## BEGIN

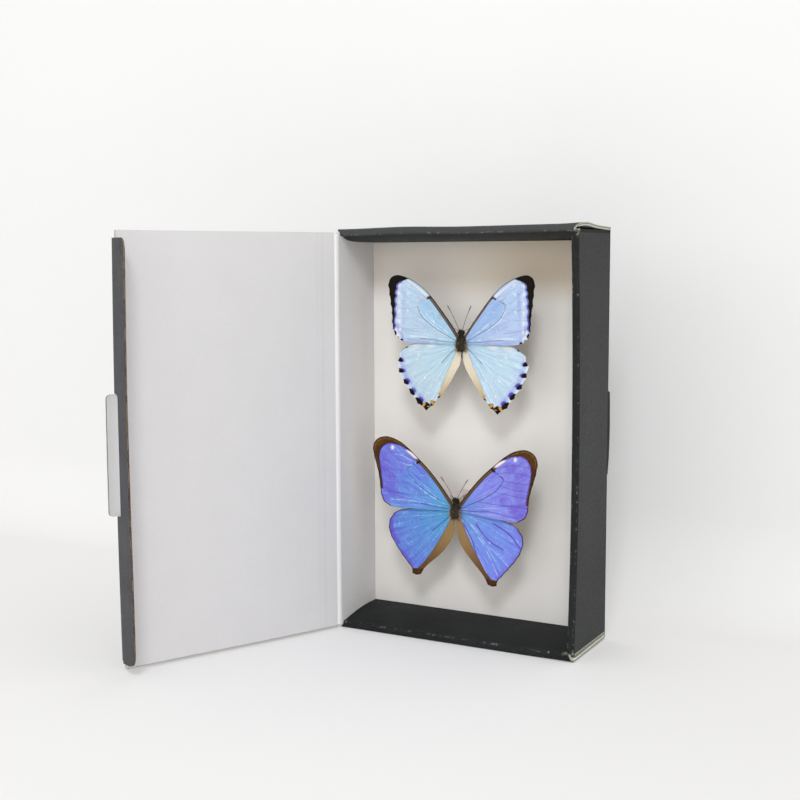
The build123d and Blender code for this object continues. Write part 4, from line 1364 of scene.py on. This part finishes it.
def stage_sheet(name, outline, x0, x1, tones, front_only=False):
    """Plain pale paper, with painted shade that makes it darker towards the right. What the camera
    sees of it is partly even, so its shadows stay faint.
    """
    look, t, at = material(name + "_paper")
    # Painted shade: the paper gets darker towards +x, for the fall of the light across the stage.
    tone = t.band(t.split(at)[0], -0.10, 0.20, *tones)
    colour = t.mix(t.noise(at, 3, 3, 0.5), (0.85, 0.85, 0.85), (0.88, 0.88, 0.88))
    colour = t.put("HueSaturation", {"Value": tone, "Color": colour})
    shader = t.put("BsdfPrincipled", {"Base Color": colour, "Roughness": 0.9,
                                      "Specular IOR Level": 0.1})
    even = t.put("Emission", {"Color": colour, "Strength": 1.12})
    shader = t.put("MixShader", {0: t.times(t.put("LightPath"), 0.12), 1: shader, 2: even})
    if front_only:
        shader = t.put("MixShader", {0: t.put("NewGeometry", out=6), 1: shader,
                                     2: t.put("BsdfTransparent")})
    t.put("OutputMaterial", {"Surface": shader})
    points = [(x, y, z) for y, z in outline for x in (x0, x1)]
    faces = [[2 * i, 2 * i + 1, 2 * i + 3, 2 * i + 2] for i in range(len(outline) - 1)]
    made = make(name, points, faces, [look], tidy=False, sharp=60)
    return made


floor = stage_sheet("floor", [(-FAR, 0), (FAR, 0)], -FAR, FAR, (1.05, 1.03))
floor.location.z = -0.0014
sweep = [(-700, -0.9), (60, -0.9)]
sweep += [(60 + 55 * math.sin(a), 54.1 - 55 * math.cos(a))
          for a in np.linspace(0.05, math.pi / 2, 16)]
backdrop = stage_sheet("backdrop", sweep + [(115, 1600)], -2200, 1500, (1.02, 0.99), True)
backdrop.visible_diffuse = backdrop.visible_glossy = backdrop.visible_shadow = False
backdrop.visible_transmission = False

world = bpy.data.worlds.new("world")
bpy.context.scene.world = world
w = Tree(world)
seen = w.put("Background", {"Color": (0.90, 0.90, 0.90), "Strength": 1.0})
light = w.put("Background", {"Color": (1.0, 0.978, 0.945), "Strength": 0.8})
w.put("OutputWorld", {"Surface": w.put("MixShader", {0: w.put("LightPath"), 1: light, 2: seen})})


def lamp(name, size, power, colour, azimuth, elevation, away):
    """An area lamp aimed at the case; azimuth 0 is straight in front, and + is to the right."""
    light = bpy.data.lights.new(name, "AREA")
    light.shape, light.size, light.size_y, light.energy = "RECTANGLE", *size, power
    light.color = colour
    made = bpy.data.objects.new(name, light)
    bpy.context.scene.collection.objects.link(made)
    a, e = math.radians(azimuth), math.radians(elevation)
    towards = Vector((math.sin(a) * math.cos(e), -math.cos(a) * math.cos(e), math.sin(e)))
    made.location = Vector((0, 0, 0.107)) + towards * away
    made.rotation_mode = "QUATERNION"
    made.rotation_quaternion = towards.to_track_quat("Z", "Y")


lamp("key", (0.45, 0.45), 12.8, (0.93, 0.96, 1.0), 21, 40, 2.0)
lamp("fill", (2.0, 1.0), 4.5, (0.94, 0.97, 1.0), -25, 17, 2.4)

# ------------------------------------------------------------------ camera
SENSOR_MM, FOCAL_PX, PICTURE_PX = 36.0, 1265.9, 800
yaw, pitch, roll = (math.radians(a) for a in (-28.571, -6.28, -0.216))
ahead = Vector((math.sin(yaw) * math.cos(pitch), math.cos(yaw) * math.cos(pitch),
                math.sin(pitch)))
across = Vector((math.cos(yaw), -math.sin(yaw), 0))
up = across.cross(ahead)
side = across * math.cos(roll) + up * math.sin(roll)
up = up * math.cos(roll) - across * math.sin(roll)
camera_data = bpy.data.cameras.new("camera")
camera_data.sensor_width, camera_data.lens = SENSOR_MM, SENSOR_MM * FOCAL_PX / PICTURE_PX
camera_data.clip_start, camera_data.clip_end = 0.01, 20
camera = bpy.data.objects.new("camera", camera_data)
bpy.context.scene.collection.objects.link(camera)
camera.rotation_mode = "QUATERNION"
camera.rotation_quaternion = Matrix((side, up, -ahead)).transposed().to_quaternion()
camera.location = (0.28446, -0.60123, 0.19838)
bpy.context.scene.camera = camera
bpy.context.scene.view_settings.view_transform = "Standard"

bpy.context.view_layer.update()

## END

# TASK DETAILS
All the data must be duplicated exactly, with nothing added or removed.

# EXERCISE SOLUTION
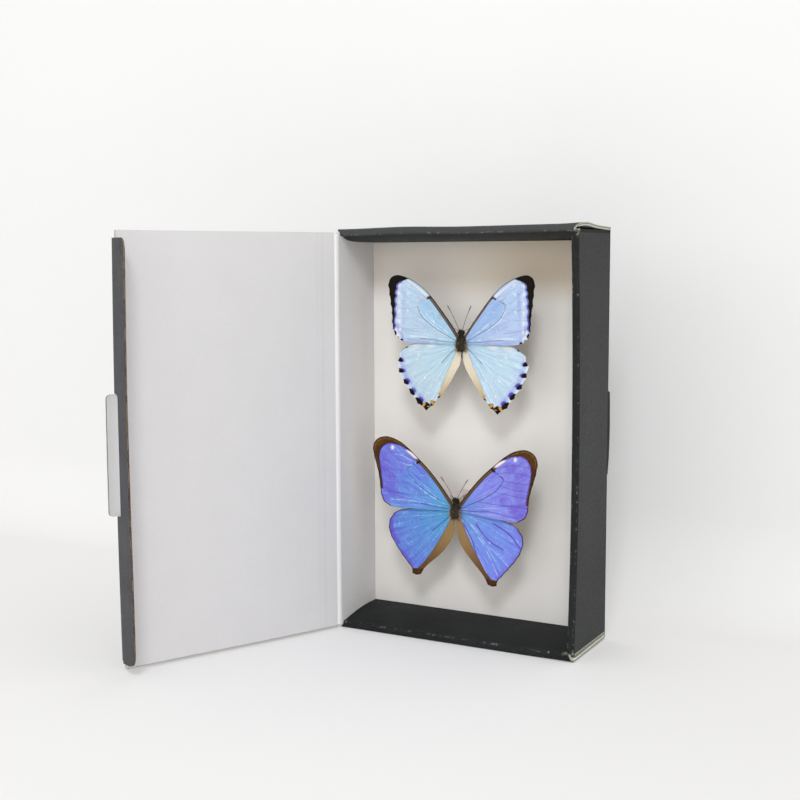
The build123d and Blender code for this object continues. Write part 4, from line 1364 of scene.py on. This part finishes it.
def stage_sheet(name, outline, x0, x1, tones, front_only=False):
    """Plain pale paper, with painted shade that makes it darker towards the right. What the camera
    sees of it is partly even, so its shadows stay faint.
    """
    look, t, at = material(name + "_paper")
    # Painted shade: the paper gets darker towards +x, for the fall of the light across the stage.
    tone = t.band(t.split(at)[0], -0.10, 0.20, *tones)
    colour = t.mix(t.noise(at, 3, 3, 0.5), (0.85, 0.85, 0.85), (0.88, 0.88, 0.88))
    colour = t.put("HueSaturation", {"Value": tone, "Color": colour})
    shader = t.put("BsdfPrincipled", {"Base Color": colour, "Roughness": 0.9,
                                      "Specular IOR Level": 0.1})
    even = t.put("Emission", {"Color": colour, "Strength": 1.12})
    shader = t.put("MixShader", {0: t.times(t.put("LightPath"), 0.12), 1: shader, 2: even})
    if front_only:
        shader = t.put("MixShader", {0: t.put("NewGeometry", out=6), 1: shader,
                                     2: t.put("BsdfTransparent")})
    t.put("OutputMaterial", {"Surface": shader})
    points = [(x, y, z) for y, z in outline for x in (x0, x1)]
    faces = [[2 * i, 2 * i + 1, 2 * i + 3, 2 * i + 2] for i in range(len(outline) - 1)]
    made = make(name, points, faces, [look], tidy=False, sharp=60)
    return made


floor = stage_sheet("floor", [(-FAR, 0), (FAR, 0)], -FAR, FAR, (1.05, 1.03))
floor.location.z = -0.0014
sweep = [(-700, -0.9), (60, -0.9)]
sweep += [(60 + 55 * math.sin(a), 54.1 - 55 * math.cos(a))
          for a in np.linspace(0.05, math.pi / 2, 16)]
backdrop = stage_sheet("backdrop", sweep + [(115, 1600)], -2200, 1500, (1.02, 0.99), True)
backdrop.visible_diffuse = backdrop.visible_glossy = backdrop.visible_shadow = False
backdrop.visible_transmission = False

world = bpy.data.worlds.new("world")
bpy.context.scene.world = world
w = Tree(world)
seen = w.put("Background", {"Color": (0.90, 0.90, 0.90), "Strength": 1.0})
light = w.put("Background", {"Color": (1.0, 0.978, 0.945), "Strength": 0.8})
w.put("OutputWorld", {"Surface": w.put("MixShader", {0: w.put("LightPath"), 1: light, 2: seen})})


def lamp(name, size, power, colour, azimuth, elevation, away):
    """An area lamp aimed at the case; azimuth 0 is straight in front, and + is to the right."""
    light = bpy.data.lights.new(name, "AREA")
    light.shape, light.size, light.size_y, light.energy = "RECTANGLE", *size, power
    light.color = colour
    made = bpy.data.objects.new(name, light)
    bpy.context.scene.collection.objects.link(made)
    a, e = math.radians(azimuth), math.radians(elevation)
    towards = Vector((math.sin(a) * math.cos(e), -math.cos(a) * math.cos(e), math.sin(e)))
    made.location = Vector((0, 0, 0.107)) + towards * away
    made.rotation_mode = "QUATERNION"
    made.rotation_quaternion = towards.to_track_quat("Z", "Y")


lamp("key", (0.45, 0.45), 12.8, (0.93, 0.96, 1.0), 21, 40, 2.0)
lamp("fill", (2.0, 1.0), 4.5, (0.94, 0.97, 1.0), -25, 17, 2.4)

# ------------------------------------------------------------------ camera
SENSOR_MM, FOCAL_PX, PICTURE_PX = 36.0, 1265.9, 800
yaw, pitch, roll = (math.radians(a) for a in (-28.571, -6.28, -0.216))
ahead = Vector((math.sin(yaw) * math.cos(pitch), math.cos(yaw) * math.cos(pitch),
                math.sin(pitch)))
across = Vector((math.cos(yaw), -math.sin(yaw), 0))
up = across.cross(ahead)
side = across * math.cos(roll) + up * math.sin(roll)
up = up * math.cos(roll) - across * math.sin(roll)
camera_data = bpy.data.cameras.new("camera")
camera_data.sensor_width, camera_data.lens = SENSOR_MM, SENSOR_MM * FOCAL_PX / PICTURE_PX
camera_data.clip_start, camera_data.clip_end = 0.01, 20
camera = bpy.data.objects.new("camera", camera_data)
bpy.context.scene.collection.objects.link(camera)
camera.rotation_mode = "QUATERNION"
camera.rotation_quaternion = Matrix((side, up, -ahead)).transposed().to_quaternion()
camera.location = (0.28446, -0.60123, 0.19838)
bpy.context.scene.camera = camera
bpy.context.scene.view_settings.view_transform = "Standard"

bpy.context.view_layer.update()